In the last two months, the number of Democrats who see the race as "mostly negative" has increased from 27% to 41%. Three times as many blame Clinton as Obama. In the same Washington Post/ABC poll, Clinton's reputation for telling the truth dropped to a new low - only 39% of the people polled considered her "honest and trustworthy". Favourability ratings have slipped for both candidates but, again, Clinton has suffered most.
The accepted wisdom is that Clinton and Obama's undignified brawl has drastically undermined their party's chances. Conservative commentators have been quick to pour salt into the self-inflicted wounds. Michael Goodwin of the New York Daily News expressed "a growing belief that neither can win the general election in November. It's a problem Clinton has had all along, and Obama, despite being the front-runner, is now proving he belongs in the same soup."
McCain has certainly benefited from a lack of scrutiny while the media focus has been on the Democrats. He got away with confusing Shi'ite with Sunni Muslims three times, repeatedly saying that Iran was supporting al-Qaeda in Iraq. The tax returns which conveniently ignored his wife's vast fortune were barely reported on. But the flipside is that events to define his candidacy, such as his biography tour and trip to Europe and the Middle East, also received scant attention.
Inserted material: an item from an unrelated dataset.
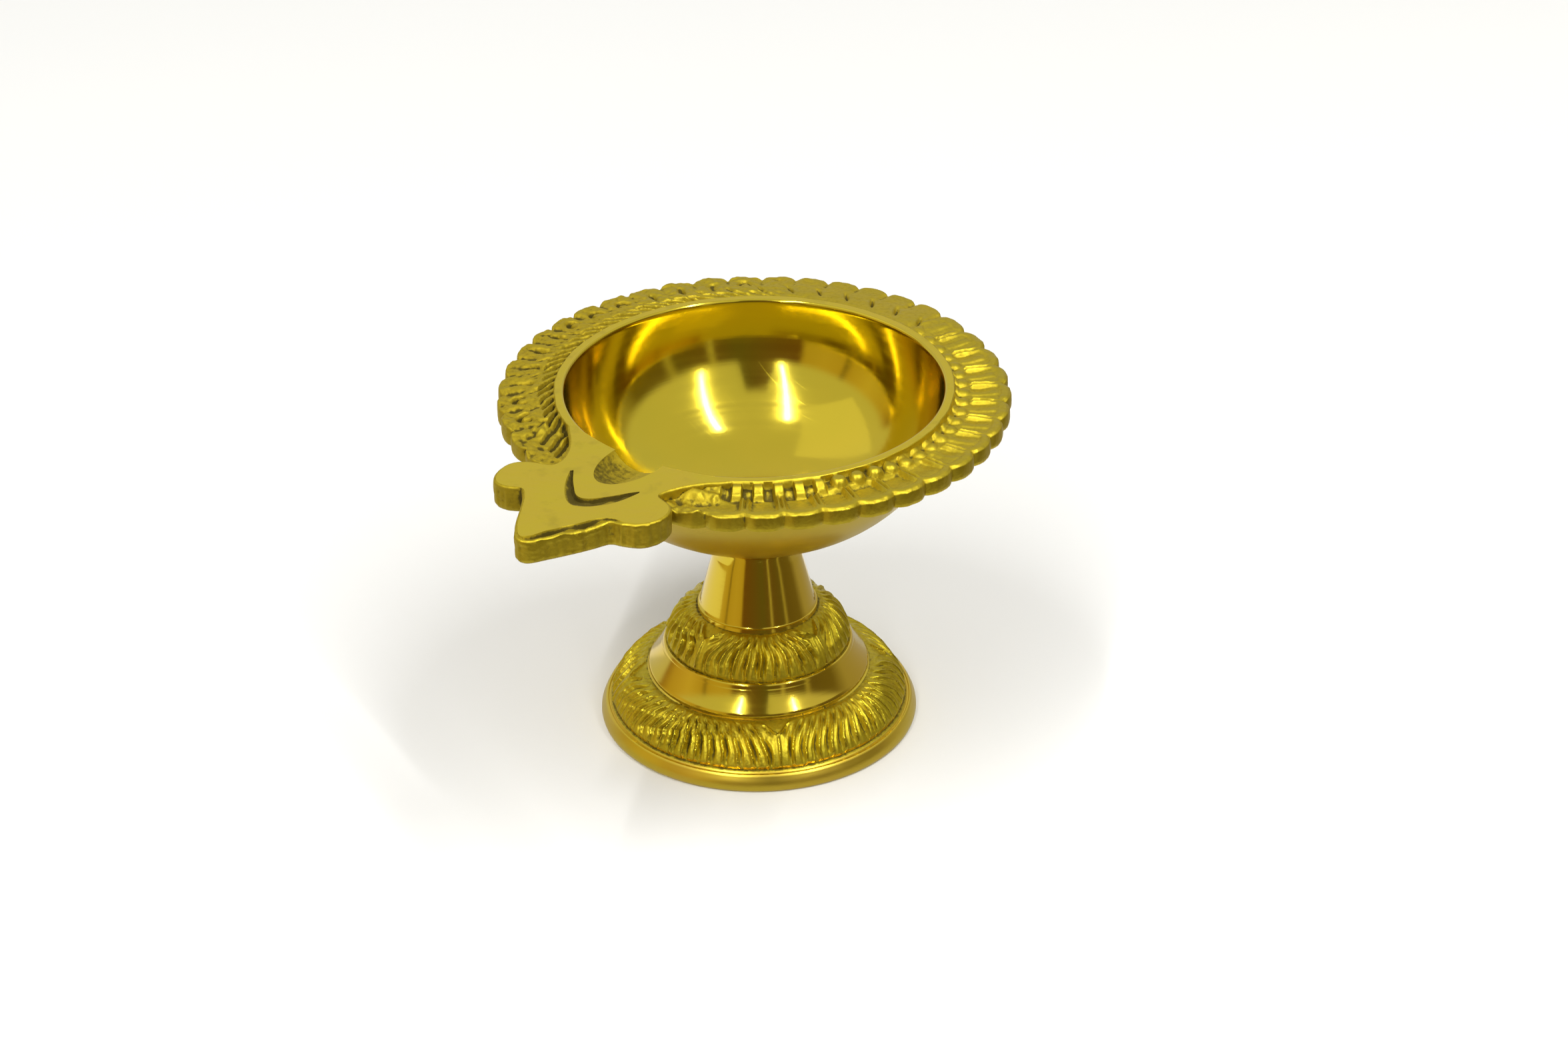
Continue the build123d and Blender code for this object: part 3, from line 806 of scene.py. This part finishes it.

Turnout in Pennsylvania's primary will be historically high, as it has been in every Democratic contest so far. 161,000 new Democrats have signed up in the state since November, while Republican registration has declined. On Thursday night, Obama drew his biggest crowd yet - 35,000 people in Philadelphia's Independence Park. So while the memorably nasty exchanges of the past few weeks have undeniably damaged both Democrats, it is too soon for the customary pre-election panic to begin.
Clinton and Obama have bruised each other badly, but they have also relentlessly hammered the message that McCain means more of the same. In Pennsylvania, a failing economy and a deeply unpopular, hugely expensive war must give whoever is nominated more than a fighting chance.